Your task is to print all of the data word for word.

————

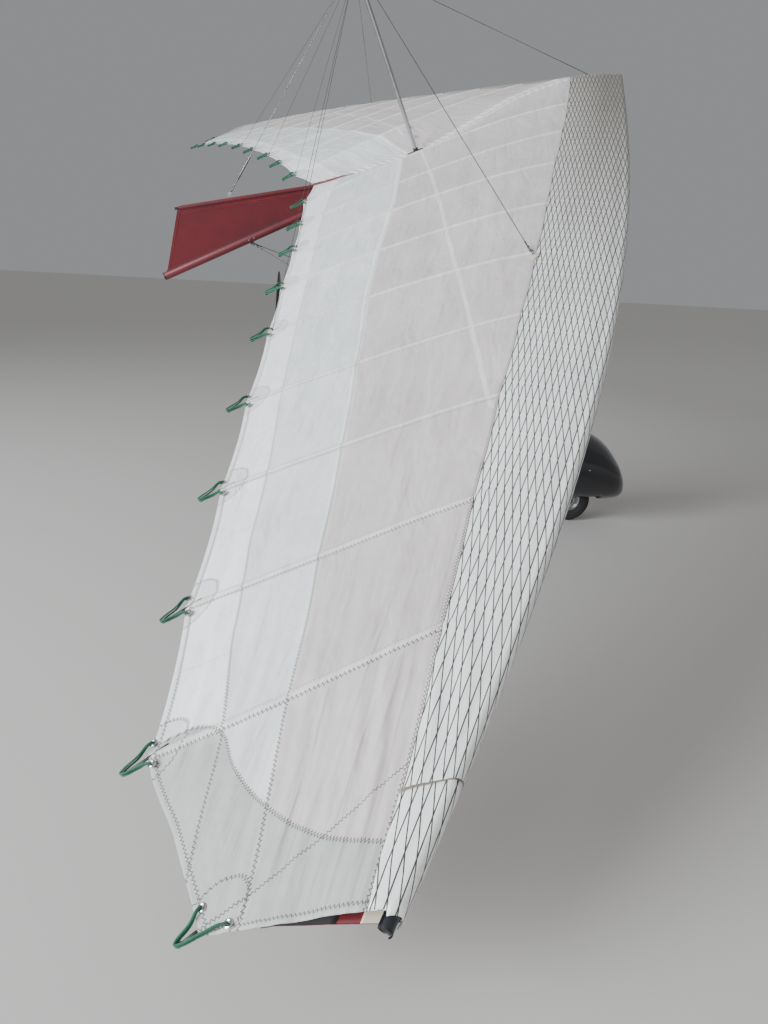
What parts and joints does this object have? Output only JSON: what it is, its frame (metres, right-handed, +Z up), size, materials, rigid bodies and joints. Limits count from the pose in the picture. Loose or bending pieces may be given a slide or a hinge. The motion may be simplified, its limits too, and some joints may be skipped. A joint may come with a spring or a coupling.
{
  "type": "flexwing microlight trike, two-seat",
  "caption": "Two-seat flexwing microlight: fabric wing on a three-wheeled trike with a rear propeller, parked nose-up and banked; wheels, propeller, steering and wing turn.",
  "frame": {"origin": "on the ground, under the middle of the whole machine's bounding box", "axes": "+X forward, +Y to the left wing tip, +Z up"},
  "size_m": [4.0269, 9.4766, 3.6443],
  "materials": {
    "sail": "satin",
    "fin": "satin",
    "spar_alloy": "anodised",
    "bright_alloy": "satin",
    "stay_wire": "stranded",
    "frame_paint": "satin powder coat",
    "steel_fitting": "satin",
    "tyre": "matte",
    "wheel_alloy": "cast",
    "pod_gloss": "gloss",
    "engine_metal": "cast",
    "exhaust_steel": "heat tinted",
    "radiator_core": "matte",
    "propeller": "carbon, lacquered",
    "seat_cloth": "woven",
    "tank_plastic": "moulded",
    "panel_plastic": "grained",
    "screen": "clear"
  },
  "bodies": {
    "trike": {"base_beam": "frame_paint", "mast": "frame_paint", "front_strut": "frame_paint", "main_arm_left": "frame_paint", "main_arm_right": "frame_paint", "drag_strut_left": "frame_paint", "drag_strut_right": "frame_paint", "engine_bed": "frame_paint", "seat_frame": "frame_paint", "spring_strut_left": "steel_fitting", "spring_strut_right": "steel_fitting", "pod": "pod_gloss", "spat_left": "pod_gloss", "spat_right": "pod_gloss", "engine": "engine_metal", "gearbox": "engine_metal", "exhaust": "exhaust_steel", "radiator": "radiator_core", "front_seat": "seat_cloth", "rear_seat": "seat_cloth", "fuel_tank": "tank_plastic", "instrument_panel": "panel_plastic", "windscreen": "screen"},
    "nose_fork": {"nose_fork": "frame_paint"},
    "nose_wheel": {"nose_tyre": "tyre", "nose_hub": "wheel_alloy"},
    "main_wheel_left": {"main_tyre_left": "tyre", "main_hub_left": "wheel_alloy"},
    "main_wheel_right": {"main_tyre_right": "tyre", "main_hub_right": "wheel_alloy"},
    "propeller": {"propeller": "propeller"},
    "hang_bracket": {"hang_bracket": "steel_fitting"},
    "wing": {"sail_left": "sail", "sail_right": "sail", "keel_fin": "fin", "edge_tube_left": "spar_alloy", "edge_tube_right": "spar_alloy", "keel_tube": "spar_alloy", "kingpost": "bright_alloy", "base_bar": "bright_alloy", "upright_left": "bright_alloy", "upright_right": "bright_alloy", "upper_side_wire_left": "stay_wire", "upper_side_wire_right": "stay_wire", "upper_front_wire": "stay_wire", "upper_rear_wire": "stay_wire", "lower_side_wire_left": "stay_wire", "lower_side_wire_right": "stay_wire", "lower_front_wire_left": "stay_wire", "lower_front_wire_right": "stay_wire", "lower_rear_wire_left": "stay_wire", "lower_rear_wire_right": "stay_wire"}
  },
  "joints": [
    {"name": "steering", "type": "hinge", "parent": "trike", "child": "nose_fork", "pos_m": [1.5913, -0.0413, 0.17], "axis": [-0.2079, 0, 0.9781], "range_deg": [-25, 25]},
    {"name": "nose_wheel_spin", "type": "hinge", "parent": "nose_fork", "child": "nose_wheel", "pos_m": [1.5913, -0.0413, 0.17], "axis": [0, 1, 0], "continuous": true},
    {"name": "main_wheel_left_spin", "type": "hinge", "parent": "trike", "child": "main_wheel_left", "pos_m": [-0.1817, 0.8087, 0.2], "axis": [0, 1, 0], "continuous": true},
    {"name": "main_wheel_right_spin", "type": "hinge", "parent": "trike", "child": "main_wheel_right", "pos_m": [-0.1817, -0.8913, 0.2], "axis": [0, 1, 0], "continuous": true},
    {"name": "propeller_spin", "type": "hinge", "parent": "trike", "child": "propeller", "pos_m": [-0.7067, -0.0413, 1], "axis": [1, 0, 0], "continuous": true},
    {"name": "wing_pitch", "type": "hinge", "parent": "trike", "child": "hang_bracket", "pos_m": [0.2235, -0.0413, 2.46028], "axis": [0, 1, 0], "range_deg": [0, 20]},
    {"name": "wing_roll", "type": "hinge", "parent": "hang_bracket", "child": "wing", "pos_m": [0.2483, -0.0413, 2.552], "axis": [0.9018, 0, 0.4321], "range_deg": [-40, 0]}
  ]
}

————

Result of the exercise:
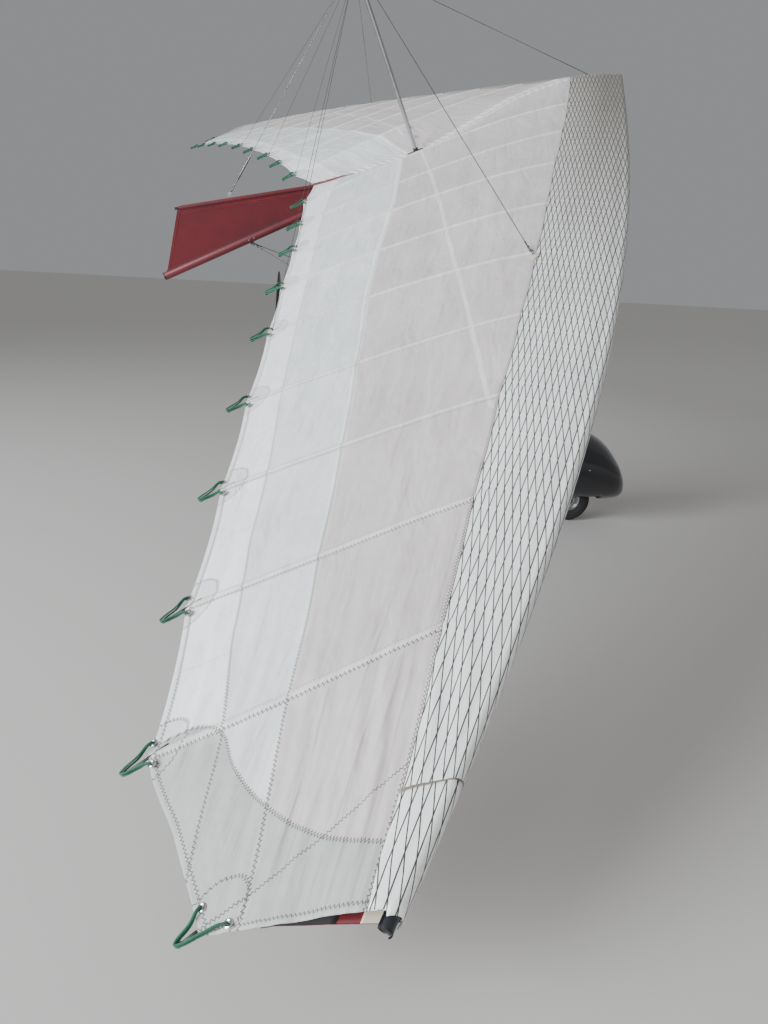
What parts and joints does this object have? Output only JSON: what it is, its frame (metres, right-handed, +Z up), size, materials, rigid bodies and joints. Limits count from the pose in the picture. Loose or bending pieces may be given a slide or a hinge. The motion may be simplified, its limits too, and some joints may be skipped. A joint may come with a spring or a coupling.
{
  "type": "flexwing microlight trike, two-seat",
  "caption": "Two-seat flexwing microlight: fabric wing on a three-wheeled trike with a rear propeller, parked nose-up and banked; wheels, propeller, steering and wing turn.",
  "frame": {"origin": "on the ground, under the middle of the whole machine's bounding box", "axes": "+X forward, +Y to the left wing tip, +Z up"},
  "size_m": [4.0269, 9.4766, 3.6443],
  "materials": {
    "sail": "satin",
    "fin": "satin",
    "spar_alloy": "anodised",
    "bright_alloy": "satin",
    "stay_wire": "stranded",
    "frame_paint": "satin powder coat",
    "steel_fitting": "satin",
    "tyre": "matte",
    "wheel_alloy": "cast",
    "pod_gloss": "gloss",
    "engine_metal": "cast",
    "exhaust_steel": "heat tinted",
    "radiator_core": "matte",
    "propeller": "carbon, lacquered",
    "seat_cloth": "woven",
    "tank_plastic": "moulded",
    "panel_plastic": "grained",
    "screen": "clear"
  },
  "bodies": {
    "trike": {"base_beam": "frame_paint", "mast": "frame_paint", "front_strut": "frame_paint", "main_arm_left": "frame_paint", "main_arm_right": "frame_paint", "drag_strut_left": "frame_paint", "drag_strut_right": "frame_paint", "engine_bed": "frame_paint", "seat_frame": "frame_paint", "spring_strut_left": "steel_fitting", "spring_strut_right": "steel_fitting", "pod": "pod_gloss", "spat_left": "pod_gloss", "spat_right": "pod_gloss", "engine": "engine_metal", "gearbox": "engine_metal", "exhaust": "exhaust_steel", "radiator": "radiator_core", "front_seat": "seat_cloth", "rear_seat": "seat_cloth", "fuel_tank": "tank_plastic", "instrument_panel": "panel_plastic", "windscreen": "screen"},
    "nose_fork": {"nose_fork": "frame_paint"},
    "nose_wheel": {"nose_tyre": "tyre", "nose_hub": "wheel_alloy"},
    "main_wheel_left": {"main_tyre_left": "tyre", "main_hub_left": "wheel_alloy"},
    "main_wheel_right": {"main_tyre_right": "tyre", "main_hub_right": "wheel_alloy"},
    "propeller": {"propeller": "propeller"},
    "hang_bracket": {"hang_bracket": "steel_fitting"},
    "wing": {"sail_left": "sail", "sail_right": "sail", "keel_fin": "fin", "edge_tube_left": "spar_alloy", "edge_tube_right": "spar_alloy", "keel_tube": "spar_alloy", "kingpost": "bright_alloy", "base_bar": "bright_alloy", "upright_left": "bright_alloy", "upright_right": "bright_alloy", "upper_side_wire_left": "stay_wire", "upper_side_wire_right": "stay_wire", "upper_front_wire": "stay_wire", "upper_rear_wire": "stay_wire", "lower_side_wire_left": "stay_wire", "lower_side_wire_right": "stay_wire", "lower_front_wire_left": "stay_wire", "lower_front_wire_right": "stay_wire", "lower_rear_wire_left": "stay_wire", "lower_rear_wire_right": "stay_wire"}
  },
  "joints": [
    {"name": "steering", "type": "hinge", "parent": "trike", "child": "nose_fork", "pos_m": [1.5913, -0.0413, 0.17], "axis": [-0.2079, 0, 0.9781], "range_deg": [-25, 25]},
    {"name": "nose_wheel_spin", "type": "hinge", "parent": "nose_fork", "child": "nose_wheel", "pos_m": [1.5913, -0.0413, 0.17], "axis": [0, 1, 0], "continuous": true},
    {"name": "main_wheel_left_spin", "type": "hinge", "parent": "trike", "child": "main_wheel_left", "pos_m": [-0.1817, 0.8087, 0.2], "axis": [0, 1, 0], "continuous": true},
    {"name": "main_wheel_right_spin", "type": "hinge", "parent": "trike", "child": "main_wheel_right", "pos_m": [-0.1817, -0.8913, 0.2], "axis": [0, 1, 0], "continuous": true},
    {"name": "propeller_spin", "type": "hinge", "parent": "trike", "child": "propeller", "pos_m": [-0.7067, -0.0413, 1], "axis": [1, 0, 0], "continuous": true},
    {"name": "wing_pitch", "type": "hinge", "parent": "trike", "child": "hang_bracket", "pos_m": [0.2235, -0.0413, 2.46028], "axis": [0, 1, 0], "range_deg": [0, 20]},
    {"name": "wing_roll", "type": "hinge", "parent": "hang_bracket", "child": "wing", "pos_m": [0.2483, -0.0413, 2.552], "axis": [0.9018, 0, 0.4321], "range_deg": [-40, 0]}
  ]
}